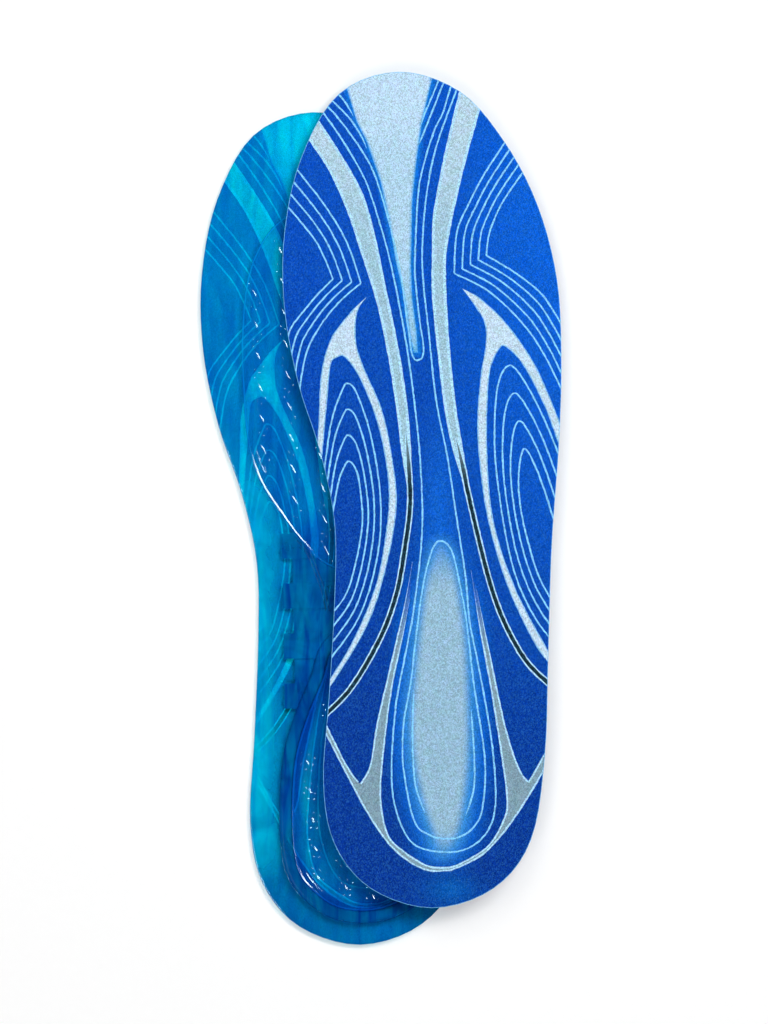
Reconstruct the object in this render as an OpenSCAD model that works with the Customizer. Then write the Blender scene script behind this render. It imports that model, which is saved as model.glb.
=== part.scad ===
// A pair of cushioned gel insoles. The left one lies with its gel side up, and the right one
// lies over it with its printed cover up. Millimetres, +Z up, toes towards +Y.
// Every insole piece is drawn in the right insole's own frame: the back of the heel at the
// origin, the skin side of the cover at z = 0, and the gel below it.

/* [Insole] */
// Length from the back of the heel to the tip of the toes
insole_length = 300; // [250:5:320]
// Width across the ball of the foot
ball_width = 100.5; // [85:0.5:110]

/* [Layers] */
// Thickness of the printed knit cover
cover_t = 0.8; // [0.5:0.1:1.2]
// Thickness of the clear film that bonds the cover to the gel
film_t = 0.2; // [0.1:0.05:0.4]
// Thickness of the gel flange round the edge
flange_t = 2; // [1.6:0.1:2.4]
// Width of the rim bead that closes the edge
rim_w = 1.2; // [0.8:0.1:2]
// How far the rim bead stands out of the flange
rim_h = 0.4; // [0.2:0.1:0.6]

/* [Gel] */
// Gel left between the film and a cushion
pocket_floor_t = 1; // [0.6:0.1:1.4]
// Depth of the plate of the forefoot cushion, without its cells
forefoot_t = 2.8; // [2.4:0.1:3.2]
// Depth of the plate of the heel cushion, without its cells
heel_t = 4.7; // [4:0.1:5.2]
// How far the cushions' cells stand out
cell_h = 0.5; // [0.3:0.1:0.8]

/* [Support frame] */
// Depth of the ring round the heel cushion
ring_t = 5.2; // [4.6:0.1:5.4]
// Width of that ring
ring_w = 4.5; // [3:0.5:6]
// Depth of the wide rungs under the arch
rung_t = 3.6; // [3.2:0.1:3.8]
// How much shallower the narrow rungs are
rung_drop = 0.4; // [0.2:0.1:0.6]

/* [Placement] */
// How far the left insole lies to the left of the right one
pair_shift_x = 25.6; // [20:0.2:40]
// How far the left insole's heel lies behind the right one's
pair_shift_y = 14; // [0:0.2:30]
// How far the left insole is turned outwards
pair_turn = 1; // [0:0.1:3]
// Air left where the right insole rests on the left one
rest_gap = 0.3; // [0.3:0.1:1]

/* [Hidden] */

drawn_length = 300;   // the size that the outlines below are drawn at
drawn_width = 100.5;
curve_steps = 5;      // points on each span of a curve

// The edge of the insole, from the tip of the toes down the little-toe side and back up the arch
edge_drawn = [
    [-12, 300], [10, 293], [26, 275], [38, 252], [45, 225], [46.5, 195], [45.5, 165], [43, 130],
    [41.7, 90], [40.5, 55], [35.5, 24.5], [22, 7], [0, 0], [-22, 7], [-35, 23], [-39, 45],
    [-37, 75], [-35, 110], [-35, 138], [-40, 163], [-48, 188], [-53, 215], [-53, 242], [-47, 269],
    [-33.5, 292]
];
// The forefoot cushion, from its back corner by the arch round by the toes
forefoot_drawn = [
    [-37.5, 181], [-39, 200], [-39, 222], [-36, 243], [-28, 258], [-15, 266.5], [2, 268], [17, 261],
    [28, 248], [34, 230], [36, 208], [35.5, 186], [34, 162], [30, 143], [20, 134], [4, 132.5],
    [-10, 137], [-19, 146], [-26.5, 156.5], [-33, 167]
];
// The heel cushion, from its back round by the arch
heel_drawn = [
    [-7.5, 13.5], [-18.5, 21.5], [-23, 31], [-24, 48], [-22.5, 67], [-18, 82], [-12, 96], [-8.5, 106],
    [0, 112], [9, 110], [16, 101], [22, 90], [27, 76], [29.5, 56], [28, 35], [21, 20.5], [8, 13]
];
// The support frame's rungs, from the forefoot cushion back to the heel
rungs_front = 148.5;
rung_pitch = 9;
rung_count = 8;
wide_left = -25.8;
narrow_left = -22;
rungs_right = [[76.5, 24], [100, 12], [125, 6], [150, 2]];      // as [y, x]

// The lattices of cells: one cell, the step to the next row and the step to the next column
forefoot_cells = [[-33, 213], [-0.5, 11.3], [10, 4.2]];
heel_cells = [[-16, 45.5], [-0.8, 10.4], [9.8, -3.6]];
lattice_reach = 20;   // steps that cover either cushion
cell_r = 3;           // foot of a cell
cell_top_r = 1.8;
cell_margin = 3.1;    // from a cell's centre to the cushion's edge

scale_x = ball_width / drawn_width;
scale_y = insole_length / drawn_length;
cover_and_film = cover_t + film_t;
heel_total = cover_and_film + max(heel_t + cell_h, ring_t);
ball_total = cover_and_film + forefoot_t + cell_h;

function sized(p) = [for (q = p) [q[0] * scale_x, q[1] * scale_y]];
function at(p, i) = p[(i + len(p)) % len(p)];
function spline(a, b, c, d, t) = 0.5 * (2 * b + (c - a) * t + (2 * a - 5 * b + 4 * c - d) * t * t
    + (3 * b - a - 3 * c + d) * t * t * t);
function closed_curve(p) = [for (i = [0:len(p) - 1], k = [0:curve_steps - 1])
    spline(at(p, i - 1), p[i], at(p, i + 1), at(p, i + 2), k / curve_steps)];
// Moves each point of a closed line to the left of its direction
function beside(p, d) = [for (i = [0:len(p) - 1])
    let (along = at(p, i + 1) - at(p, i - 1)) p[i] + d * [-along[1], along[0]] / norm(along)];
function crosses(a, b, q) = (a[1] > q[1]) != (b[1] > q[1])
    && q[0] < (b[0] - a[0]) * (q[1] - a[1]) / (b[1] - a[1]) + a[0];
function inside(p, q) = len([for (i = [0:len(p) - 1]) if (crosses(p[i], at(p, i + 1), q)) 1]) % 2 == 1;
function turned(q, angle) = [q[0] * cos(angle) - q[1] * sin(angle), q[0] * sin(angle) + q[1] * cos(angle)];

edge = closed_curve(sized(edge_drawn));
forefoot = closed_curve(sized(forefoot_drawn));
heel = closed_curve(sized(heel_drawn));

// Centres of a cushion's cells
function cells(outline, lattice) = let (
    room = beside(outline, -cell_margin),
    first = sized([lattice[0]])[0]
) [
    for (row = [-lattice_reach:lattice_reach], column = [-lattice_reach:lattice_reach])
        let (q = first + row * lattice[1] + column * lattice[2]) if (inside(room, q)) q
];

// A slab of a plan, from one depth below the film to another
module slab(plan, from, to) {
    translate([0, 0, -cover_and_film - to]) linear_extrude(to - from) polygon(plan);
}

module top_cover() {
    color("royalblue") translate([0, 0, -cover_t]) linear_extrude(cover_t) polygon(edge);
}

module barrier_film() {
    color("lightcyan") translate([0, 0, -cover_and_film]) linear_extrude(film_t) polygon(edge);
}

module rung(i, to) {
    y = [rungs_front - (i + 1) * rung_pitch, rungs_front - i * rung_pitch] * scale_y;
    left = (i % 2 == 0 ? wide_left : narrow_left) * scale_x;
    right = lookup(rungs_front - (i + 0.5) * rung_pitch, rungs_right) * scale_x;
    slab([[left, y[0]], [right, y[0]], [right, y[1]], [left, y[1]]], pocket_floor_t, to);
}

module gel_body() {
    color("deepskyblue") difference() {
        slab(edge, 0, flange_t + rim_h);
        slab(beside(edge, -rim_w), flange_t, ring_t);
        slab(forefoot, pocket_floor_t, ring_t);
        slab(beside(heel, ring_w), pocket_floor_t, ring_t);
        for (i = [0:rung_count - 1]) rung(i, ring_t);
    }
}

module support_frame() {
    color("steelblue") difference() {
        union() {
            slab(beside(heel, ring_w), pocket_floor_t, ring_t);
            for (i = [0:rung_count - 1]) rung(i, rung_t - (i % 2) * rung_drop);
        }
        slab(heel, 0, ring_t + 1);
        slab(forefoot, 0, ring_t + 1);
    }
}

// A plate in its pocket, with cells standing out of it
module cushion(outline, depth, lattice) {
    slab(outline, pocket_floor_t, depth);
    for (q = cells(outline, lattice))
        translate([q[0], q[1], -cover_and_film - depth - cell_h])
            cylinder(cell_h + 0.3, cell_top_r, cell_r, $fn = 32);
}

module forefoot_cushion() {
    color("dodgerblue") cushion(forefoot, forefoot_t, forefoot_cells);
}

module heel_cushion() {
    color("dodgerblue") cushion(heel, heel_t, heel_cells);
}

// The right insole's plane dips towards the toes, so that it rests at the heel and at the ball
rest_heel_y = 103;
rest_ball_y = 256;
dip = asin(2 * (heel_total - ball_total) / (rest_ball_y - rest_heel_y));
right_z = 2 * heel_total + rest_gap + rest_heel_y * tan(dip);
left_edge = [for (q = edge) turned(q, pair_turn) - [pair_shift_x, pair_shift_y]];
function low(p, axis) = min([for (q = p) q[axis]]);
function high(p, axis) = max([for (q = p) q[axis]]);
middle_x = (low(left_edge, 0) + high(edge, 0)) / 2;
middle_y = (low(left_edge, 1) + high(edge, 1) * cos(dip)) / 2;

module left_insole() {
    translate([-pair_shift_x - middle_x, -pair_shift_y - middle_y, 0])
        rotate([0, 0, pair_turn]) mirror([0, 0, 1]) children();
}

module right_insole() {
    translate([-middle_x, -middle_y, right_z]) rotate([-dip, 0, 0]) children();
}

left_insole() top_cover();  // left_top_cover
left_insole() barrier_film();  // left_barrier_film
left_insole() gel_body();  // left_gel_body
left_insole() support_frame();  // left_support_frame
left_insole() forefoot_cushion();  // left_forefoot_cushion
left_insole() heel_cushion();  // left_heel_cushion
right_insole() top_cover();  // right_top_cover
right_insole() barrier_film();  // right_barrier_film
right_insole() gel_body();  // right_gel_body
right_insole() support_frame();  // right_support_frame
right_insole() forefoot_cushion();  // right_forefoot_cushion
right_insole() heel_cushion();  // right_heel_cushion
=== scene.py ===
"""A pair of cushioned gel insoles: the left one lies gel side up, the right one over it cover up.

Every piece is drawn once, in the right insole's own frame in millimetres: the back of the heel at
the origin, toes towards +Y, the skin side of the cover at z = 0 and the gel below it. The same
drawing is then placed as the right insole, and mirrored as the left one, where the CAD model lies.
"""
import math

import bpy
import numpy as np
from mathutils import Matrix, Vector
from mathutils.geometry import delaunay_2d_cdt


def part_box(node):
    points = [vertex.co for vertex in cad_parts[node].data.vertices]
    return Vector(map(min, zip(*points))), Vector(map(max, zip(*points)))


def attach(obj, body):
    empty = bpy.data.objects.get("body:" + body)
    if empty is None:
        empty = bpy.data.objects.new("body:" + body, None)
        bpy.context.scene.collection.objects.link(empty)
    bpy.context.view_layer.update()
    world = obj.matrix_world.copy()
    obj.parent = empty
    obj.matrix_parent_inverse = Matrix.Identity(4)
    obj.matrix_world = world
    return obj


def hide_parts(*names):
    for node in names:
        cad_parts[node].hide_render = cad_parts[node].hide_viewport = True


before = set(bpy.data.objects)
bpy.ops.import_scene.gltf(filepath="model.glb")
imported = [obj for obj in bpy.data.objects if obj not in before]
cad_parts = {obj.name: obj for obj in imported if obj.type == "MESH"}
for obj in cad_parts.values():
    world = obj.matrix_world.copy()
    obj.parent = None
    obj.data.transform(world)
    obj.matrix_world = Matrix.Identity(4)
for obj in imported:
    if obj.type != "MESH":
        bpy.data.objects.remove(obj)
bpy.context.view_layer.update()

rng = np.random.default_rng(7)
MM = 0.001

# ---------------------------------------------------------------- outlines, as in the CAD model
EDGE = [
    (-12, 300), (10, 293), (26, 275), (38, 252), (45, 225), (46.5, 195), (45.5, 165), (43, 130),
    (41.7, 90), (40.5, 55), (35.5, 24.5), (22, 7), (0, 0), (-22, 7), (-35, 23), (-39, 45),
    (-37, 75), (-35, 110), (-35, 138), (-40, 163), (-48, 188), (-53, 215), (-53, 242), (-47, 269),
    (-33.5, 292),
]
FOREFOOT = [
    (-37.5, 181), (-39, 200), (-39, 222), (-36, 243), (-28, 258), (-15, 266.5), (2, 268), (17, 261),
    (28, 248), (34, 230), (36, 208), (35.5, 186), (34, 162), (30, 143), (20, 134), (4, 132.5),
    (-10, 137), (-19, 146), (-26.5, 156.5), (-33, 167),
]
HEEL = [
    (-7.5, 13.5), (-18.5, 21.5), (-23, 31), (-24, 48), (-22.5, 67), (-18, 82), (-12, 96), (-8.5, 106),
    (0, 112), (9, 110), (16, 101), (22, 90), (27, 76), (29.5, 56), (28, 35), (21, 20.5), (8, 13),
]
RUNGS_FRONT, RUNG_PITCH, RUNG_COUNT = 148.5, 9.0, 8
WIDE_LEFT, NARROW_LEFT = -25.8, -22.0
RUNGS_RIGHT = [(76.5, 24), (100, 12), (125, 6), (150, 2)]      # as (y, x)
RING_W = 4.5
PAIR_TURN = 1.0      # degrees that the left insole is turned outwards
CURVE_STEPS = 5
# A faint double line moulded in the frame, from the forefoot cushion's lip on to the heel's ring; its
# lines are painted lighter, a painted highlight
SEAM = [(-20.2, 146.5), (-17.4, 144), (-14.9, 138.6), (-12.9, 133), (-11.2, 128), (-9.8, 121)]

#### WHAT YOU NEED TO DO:
Pick out each line containing "imported" and report it.

#### ANSWER FOR THE TASK:
imported = [obj for obj in bpy.data.objects if obj not in before]
cad_parts = {obj.name: obj for obj in imported if obj.type == "MESH"}
for obj in imported:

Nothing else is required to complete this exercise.